The draft legislation, which is now before the National Council of Provinces (NCOP), legislates for the rights and responsibilities of media producers and consumers, lays out what content is legal or illegal and how media can be classified with age ratings.

However, the Act was initially drafted in 1996, before the spread of internet usage in South Africa, and ISPA says it needs redrafting for the internet and social media age.

The organisation believes a series of amendments over the years have done nothing to help the Film and Publication Board pursue its mandate of providing information to consumers to allow them to choose the content they consume online.

In fact, ISPA believes the bill in its current form is tantamount to "internet censorship", and could have a negative effect on consumers of media.

This comes at a time when African governments are in the spotlight with regard to their attitude to digital communication, with Uganda rolling out a social media tax and Tanzania requiring bloggers to pay for licenses. Though ISPA does not accuse anyone of malicious intentions in this case, it says changes need to be made to protect internet freedoms.

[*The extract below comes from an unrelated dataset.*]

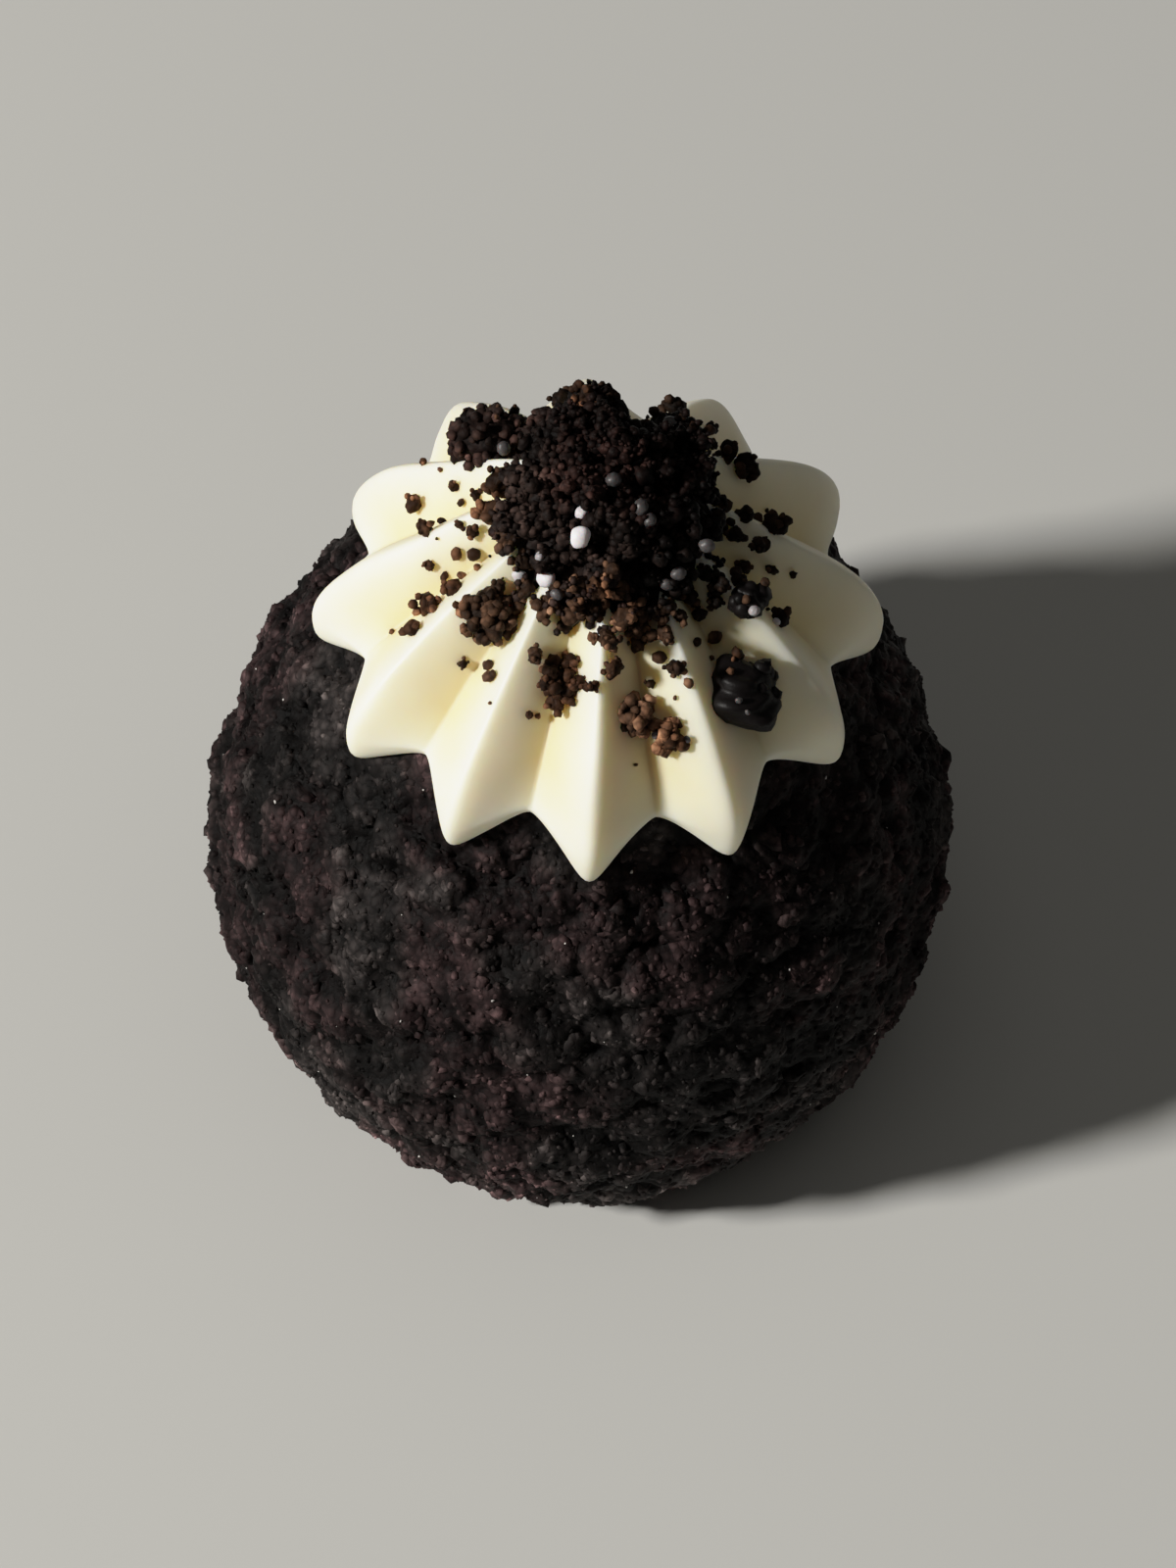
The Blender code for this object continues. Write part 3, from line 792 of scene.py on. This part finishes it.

With the growth of video-on-demand (VOD) services like Netflix and Showmax, consumers are now increasingly getting movies and other content from online platforms, meaning it is necessary for this content to be classified. There is also a need to address hate speech and unlawful conduct online.

"Unfortunately, while the Bill sets out a framework for classification of online content which could be useful, this is lost in vague definitions and ill-considered attempts to expand the role of the Film and Publications Board into an Internet policeman," said Dominic Cull, ISPA's regulatory advisor.

"Problematic definitions effectively turn all South African internet users into online content distributors, directly regulated by the Film and Publications Board."

The Bill proposes three different definitions of the term 'distributor', with one of these relating to a "non-commercial online distributor", defined as "any person who distributes content using the internet, or enables content to be distributed by a user of online services, for personal or private purposes".

ISPA said this goes well beyond the original mandate of South Africa's film and publications legislation, which is to regulate the activities of people in the business of distributing films, games and publications.

It said it means that the Bill, in effect, seeks to regulate all South Africans who distribute electronic content, and this may include private communication between individuals, such as WhatsApp messages, Facebook and Twitter posts, and comments on online news articles.

This broad scope, ISPA says, means that the provisions of the Bill interact dangerously with fundamental constitutional rights such as freedom of expression.

"The Bill empowers the Film and Publications Board to make decisions about what is and what is not protected speech and to issue takedown notices where it is of the view that speech is not protected. ISPA believes that a quasi-government body appointed by a Minister should not be making extremely complex legal judgment calls about something as fundamental to our hard-won democracy as freedom of expression," said Cull.

"Before this Bill is signed into law, there should be careful consideration of the draft Bill's content, provisions and how these interact with our constitutional rights. If all else fails to remedy the Film and Publications Amendment Bill, the Act should be repealed and re-written from scratch."